Sleep – it is essential. We’ve all experienced a night of bad sleep that left us feeling fatigued and crabby the next day. That is because sleep is crucial for our mental and cognitive health. The REM stage in particular is responsible for processing stress and emotions. When we we sleep our organs also perform vital functions and our cells regenerate. The liver and kidneys are active around 3 a.m. conducting important metabolic functions, removing toxins from our body. These essential functions support a strong immune system. Yes, sleep is a big deal.
Since it is paramount to our existence, a lack of or poor quality sleep can quickly lead to problems. Chronic sleep challenges are directly connected to chronic disease because the body is unable to perform vital tasks. Those who suffer from long-term sleep challenges are at much higher risk for memory problems, mental health issues, heart attacks and disease, stroke, COPD, cancer, arthritis, kidney disease and diabetes.

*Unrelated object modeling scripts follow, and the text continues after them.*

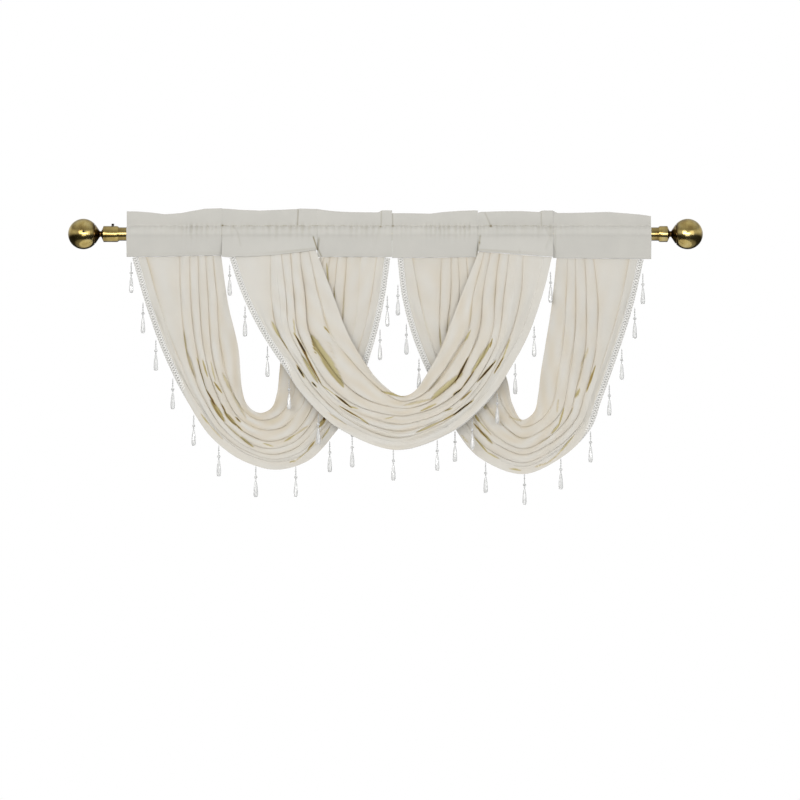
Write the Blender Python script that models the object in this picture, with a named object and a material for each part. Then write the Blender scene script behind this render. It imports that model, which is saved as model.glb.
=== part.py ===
"""A swagged window valance on its rod: three pleated swags, their gathered
headings and bead trims, and a plain rod between two ball finials.

Metres, +Z up, the front of the valance toward -Y. The origin is on the rod's
axis, midway between the finials. Tables are in millimetres.
"""

from collections import namedtuple

import bmesh
import bpy
import numpy as np

MM = 0.001

# Rod and finials, turned about the X axis
ROD_RADIUS = 12.7 * MM
ROD_SIDES = 20
ROD_LEFT_END = -528 * MM
ROD_RIGHT_END = 532 * MM
SLIP_FIT = 0.3 * MM
LEFT_COLLAR_MOUTH = 507 * MM
RIGHT_COLLAR_MOUTH = 519 * MM
COLLAR_RADIUS = 15.2 * MM
COLLAR_WALL = 0.9 * MM
COLLAR_BEVEL = 3 * MM
COLLAR_SHOULDER = 535.5 * MM
NECK_START = 540 * MM
NECK_END = 542.5 * MM
NECK_RADIUS = 5.6 * MM
SKIRT_END = 551 * MM
SKIRT_RADIUS = 18.2 * MM
GROOVE_END = 552.6 * MM
GROOVE_RADIUS = 17 * MM
GROOVE_SLOPE = 0.6 * MM
BALL_CENTRE = 574 * MM
BALL_RADIUS = 29 * MM
BALL_STEPS = 8
SET_SCREW_SIDES = 12
SET_SCREW_RADIUS = 2.6 * MM
SET_SCREW_HEIGHT = 4 * MM
SET_SCREW_X = -518 * MM

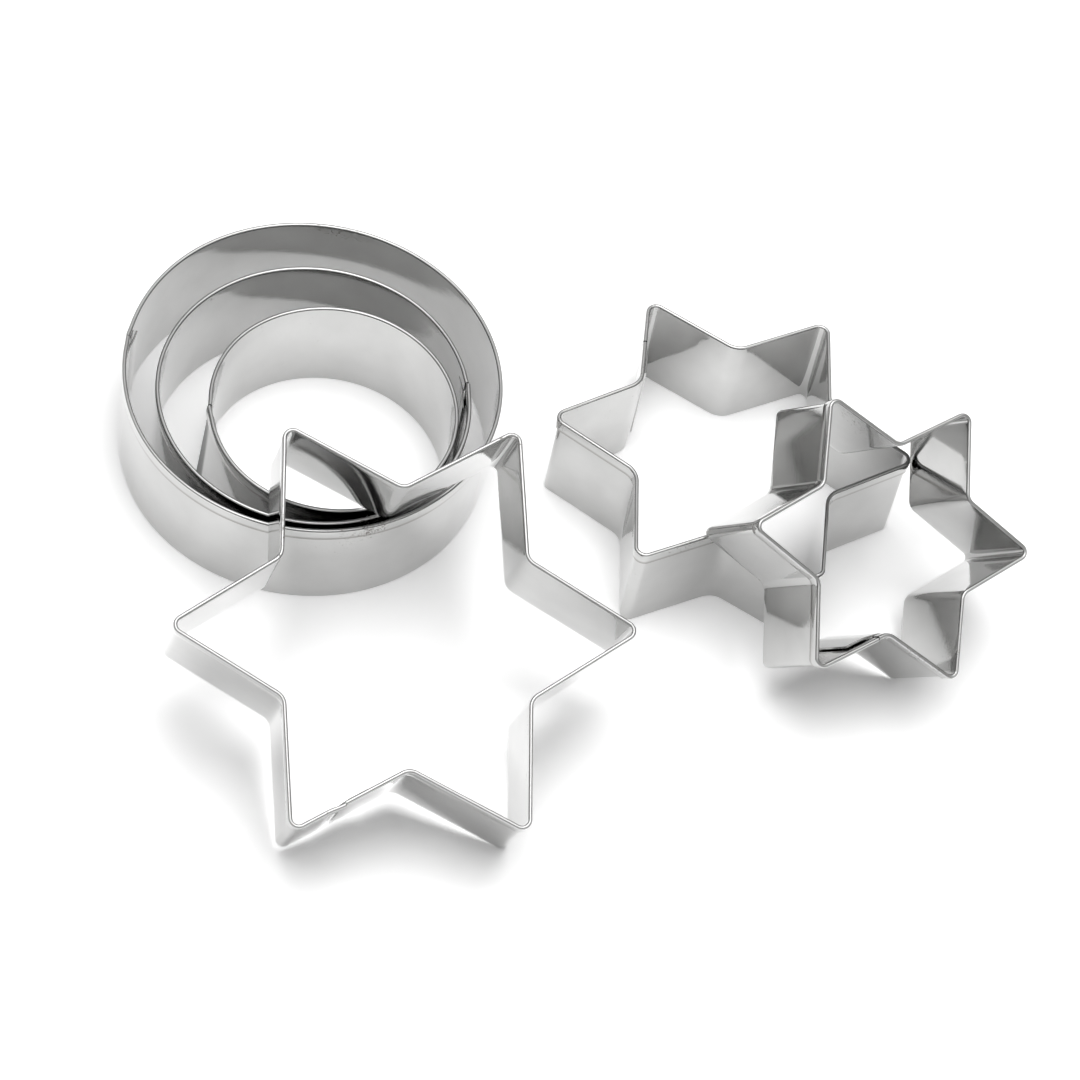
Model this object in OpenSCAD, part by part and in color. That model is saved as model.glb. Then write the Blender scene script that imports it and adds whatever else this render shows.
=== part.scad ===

Fortunately, the science is settled on aromatherapy and sleep. Just look at this list of research supporting the use of essential oils as a gentle and effective way to promote better rest!
Quantitative human studies on the effect of inhaled essential oils published between 1990 and 2012 were reviewed. A majority of the findings revealed a positive effect of essential oils on sleep.
Aromatherapy intervention increased deep/slow wave sleep in men and women and all subjects reported feeling more energetic in the morning. Lavender serves as a practical way to promote deep sleep in young people.
College students with self-reported sleep issues received lavender and found improved sleep quality and waking feeling more refreshed.
Valerian inhalation had a noticeable impact on sleep.
Lavender oil was applied to pillows at night for one week. Aromatherapy was found to improve sleep onset, quality and duration in the elderly population.
A gentle hand treatment was administered to the elderly using three essential oils. Benefits included increased alertness, sleeping at night, reduced levels of agitation and withdrawal and wandering.
Patients received 2% essential oil via inhalation for 15 days. Lavender essential oil increased quality of sleep and reduced level of anxiety in patients with coronary artery disease.
Outcomes, according to the Pittsburg Sleep Quality Index, favored lavender essential oil diffusion for insomnia.
Results showed nighttime exposure to lavender relieves sleepiness upon awakening in healthy students.
This is clinical trial regarding the effects of aromatherapy on sleep quality in women during postpartum period. It was determined that aromatherapy improves the quality of sleep in postpartum women.
Quality of sleep in ischemic heart disease patients was significantly improved after aromatherapy and the study concluded using aromatherapy can improve the quality of their sleep and health.
Patients received a blend of lavender, bergamot and ylang-ylang on a cotton ball for 5 nights. Sleep quality was significantly better than placebo.
Aromatherapy is a good intervention for improving insomnia, lack of appetite, depression, anxiety, and well-being experienced by patients with acute leukemia.
Bitter orange and lavender had a substantial positive effect on the sleep scores of postmenopausal women when compared to the control group.
Lavender produced an improvement in sleep for chemotherapy patients according to the Pittsburgh Quality Sleep Index.
A mixture of sweet orange and lavender essential oil improved sleep quality and decreased fatigue in hemodialysis patients.